Can the data below be set down again exactly, line for line?

═══

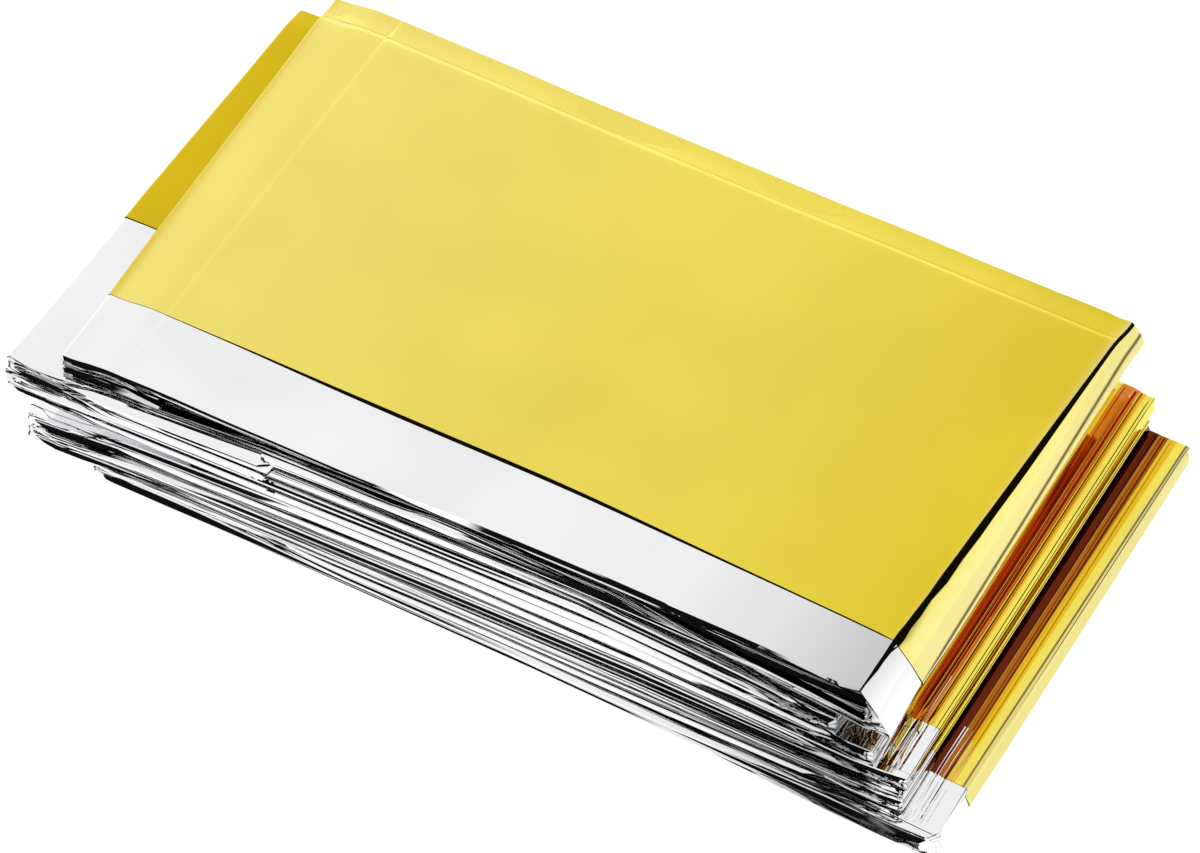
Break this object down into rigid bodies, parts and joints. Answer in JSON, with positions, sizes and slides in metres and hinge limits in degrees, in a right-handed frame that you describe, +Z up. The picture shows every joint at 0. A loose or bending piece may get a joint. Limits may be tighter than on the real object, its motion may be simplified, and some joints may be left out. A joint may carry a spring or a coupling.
{
  "type": "emergency foil blanket",
  "caption": "Emergency foil blanket of thin metallised film, gold on one side and silver on the other, pleated and folded into a flat pocket-size pack.",
  "frame": {"origin": "centre of the folded pack's bounding box, on the surface it lies on", "axes": "+X along the pack's length towards the end with the open top fold, +Z up, -Y towards the edge with the silver pleats"},
  "size_m": [0.1558, 0.0896, 0.0229],
  "materials": {
    "metallised_film": "vacuum-metallised to a mirror gloss, gold outside and silver inside"
  },
  "bodies": {
    "root": {"foil_blanket": "metallised_film"}
  },
  "joints": []
}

═══

[Correct answer]:
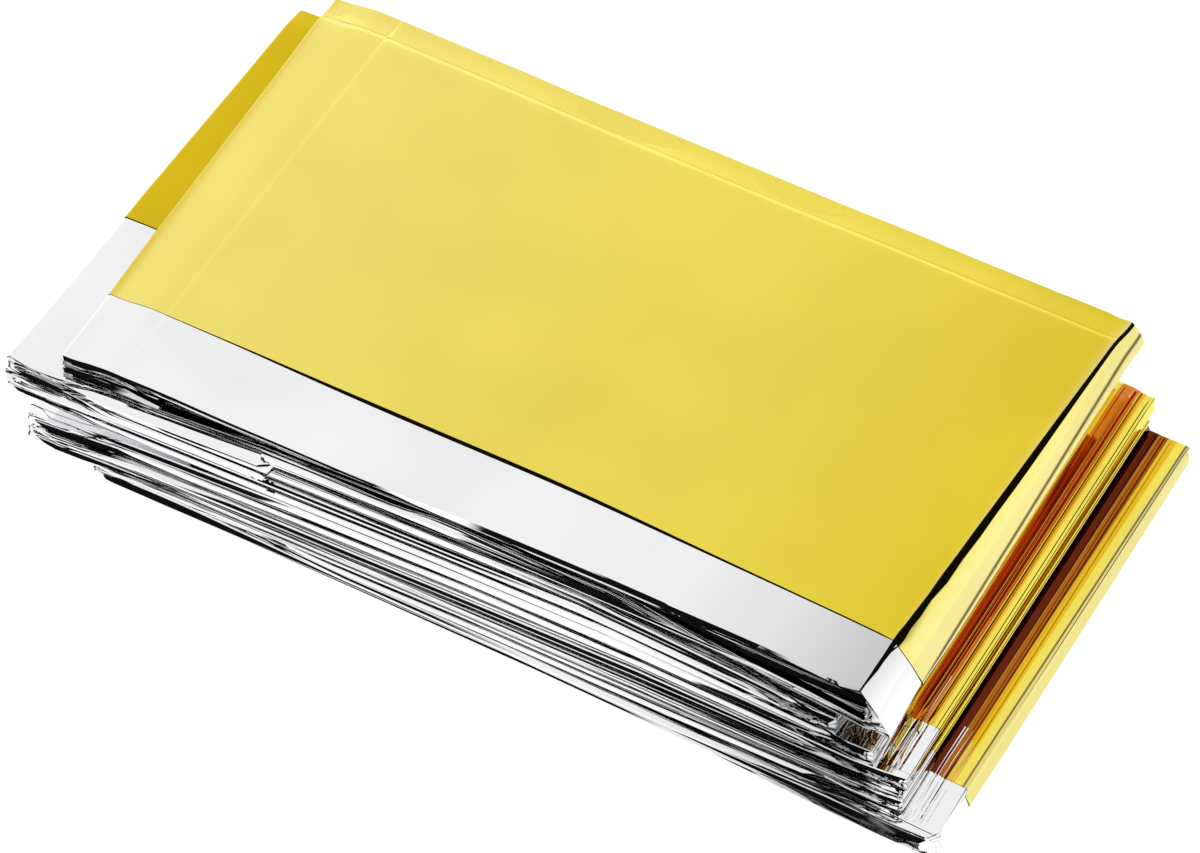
Break this object down into rigid bodies, parts and joints. Answer in JSON, with positions, sizes and slides in metres and hinge limits in degrees, in a right-handed frame that you describe, +Z up. The picture shows every joint at 0. A loose or bending piece may get a joint. Limits may be tighter than on the real object, its motion may be simplified, and some joints may be left out. A joint may carry a spring or a coupling.
{
  "type": "emergency foil blanket",
  "caption": "Emergency foil blanket of thin metallised film, gold on one side and silver on the other, pleated and folded into a flat pocket-size pack.",
  "frame": {"origin": "centre of the folded pack's bounding box, on the surface it lies on", "axes": "+X along the pack's length towards the end with the open top fold, +Z up, -Y towards the edge with the silver pleats"},
  "size_m": [0.1558, 0.0896, 0.0229],
  "materials": {
    "metallised_film": "vacuum-metallised to a mirror gloss, gold outside and silver inside"
  },
  "bodies": {
    "root": {"foil_blanket": "metallised_film"}
  },
  "joints": []
}